Similarly unavailing is defendant’s argument concerning prosecutorial misconduct both during trial and on summation. Mindful that at no time did defendant interpose any objection to statements made by the prosecutor on summation, he still contends, relying upon People v Dowdell (88 AD2d 239), that the cumulative effect of these errors deprived him of a fair trial. In light of defendant’s summation, which included not just comment upon the facts but also improper characterization of both the law and the People’s witnesses, we find the People’s summation proper (see, People v Marks, 6 NY2d 67, cert denied 362 US 912).
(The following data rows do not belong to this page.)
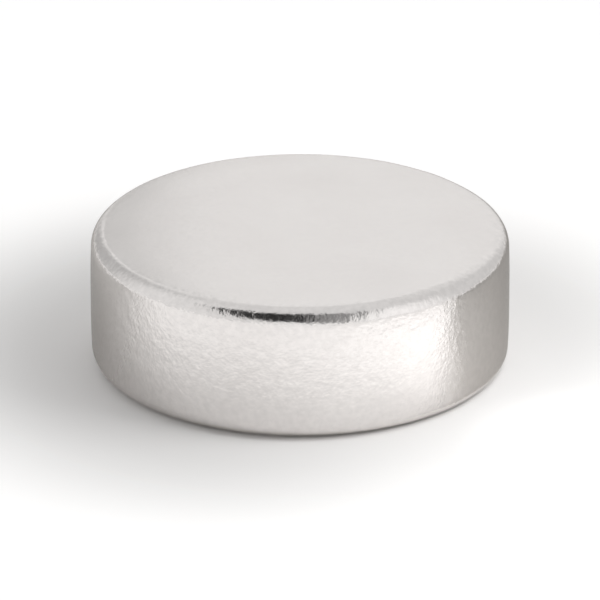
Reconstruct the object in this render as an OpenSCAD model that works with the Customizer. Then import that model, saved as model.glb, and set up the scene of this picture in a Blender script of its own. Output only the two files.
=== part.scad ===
// Disc magnet: a round pill of sintered magnet under one bright plated skin.
// It lies on its lower face, with its axis up and the origin at that face's centre.

/* [Disc] */
// Diameter across the rim
disc_d = 15; // [6:0.5:40]
// Thickness from face to face
disc_t = 5; // [2:0.5:15]

/* [Edges] */
// Radius of the tumbled edge between each face and the rim
edge_r = 0.6; // [0.1:0.05:0.9]

/* [Hidden] */

// Out to the rim, and out to where each flat face ends
rim_r = disc_d / 2;
face_r = rim_r - edge_r;

// Height of the straight, ground band of the rim between the two edges
band_h = disc_t - 2 * edge_r;

// Steps round the disc, and round each edge
rim_steps = 180;
edge_steps = 64;

// Half of the disc's section, from its axis out to the rim. Tumbling turns both
// corners into the same arc, which leaves the faces flat and the band straight.
module half_section() {
    square([face_r, disc_t]);
    translate([0, edge_r])
        square([rim_r, band_h]);
    for (edge_z = [edge_r, disc_t - edge_r])
        translate([face_r, edge_z])
            circle(r = edge_r, $fn = edge_steps);
}

// The disc is pressed, ground and tumbled as one piece, so it is one turned solid
module magnet_disc() {
    color("#DAD8D5")
        rotate_extrude($fn = rim_steps)
            half_section();
}

magnet_disc();
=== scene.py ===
# %% [markdown]
# # A disc magnet in nickel plate
#
# The real magnet is one piece. Metal powder is pressed and baked into a hard pill, the pill is ground flat
# and round, it is tumbled with stones until its edges are no longer sharp, and it is plated all over with
# nickel.
#
# This lesson follows the same order: a plain cylinder is made to size, its edges are rounded, tumbling
# wears them unevenly, and the nickel goes on last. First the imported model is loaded. It says how large the
# magnet is and where it lies, so nothing below has to be fitted by eye.

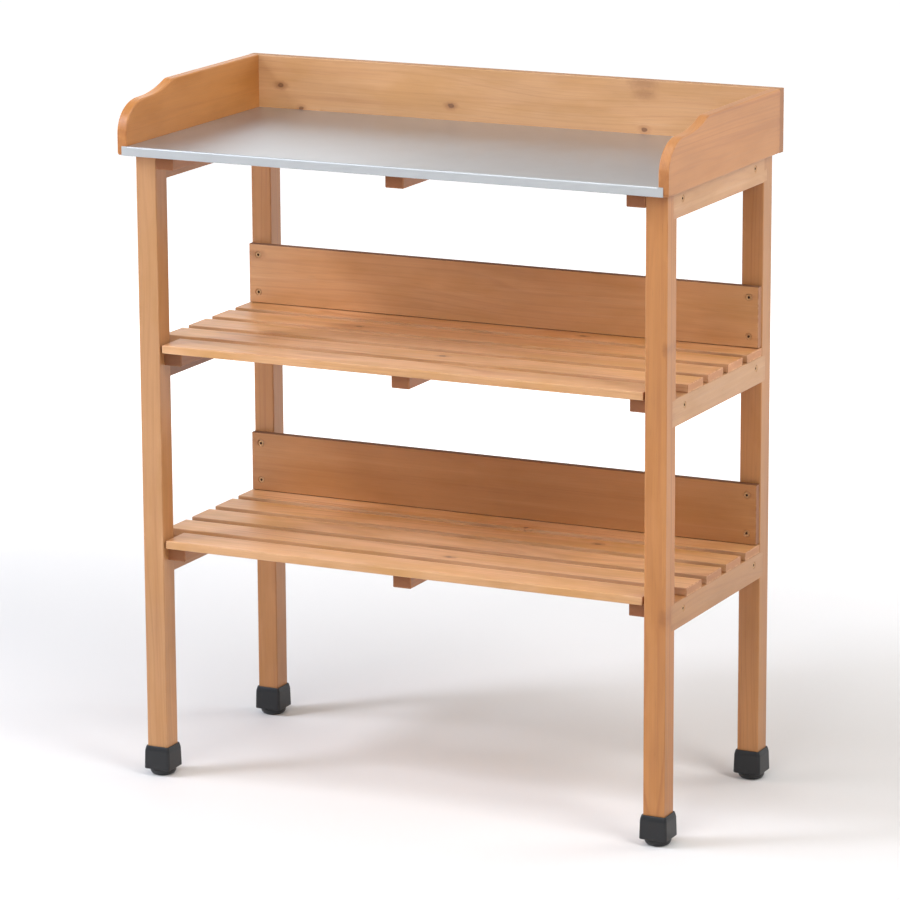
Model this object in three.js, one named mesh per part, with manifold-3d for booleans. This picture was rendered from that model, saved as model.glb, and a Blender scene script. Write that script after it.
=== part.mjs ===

Notwithstanding prosecutorial error in espousing, inter alia, the often-condemned "safe streets” argument (see, People v Ellis, 171 AD2d 619, lv denied 78 NY2d 922; People v Waters, 111 AD2d 887), "[ujnder the circumstances of this case, in which the evidence adduced cannot be characterized as anything less than overwhelming, we are not disposed to exercise our interests of justice jurisdiction” (People v Michael, 152 AD2d 752, 753, lvs denied 74 NY2d 898, 950; see, People v Patterson, 88 AD2d 694, affd 59 NY2d 794). We note, however, that since County Court’s charge to the jury included, inter alia, appropriate instruction concerning the burden of proof, had we ruled upon these allegations we would find the error, if any, to be harmless (see, People v Crimmins, 36 NY2d 230, 243).

Since all remaining issues raised have been examined and found unpersuasive, we affirm the judgment of conviction in its entirety.

*610Cardona, P. J., Mikoll, Mercure and Casey, JJ., concur. Ordered that the judgment is affirmed.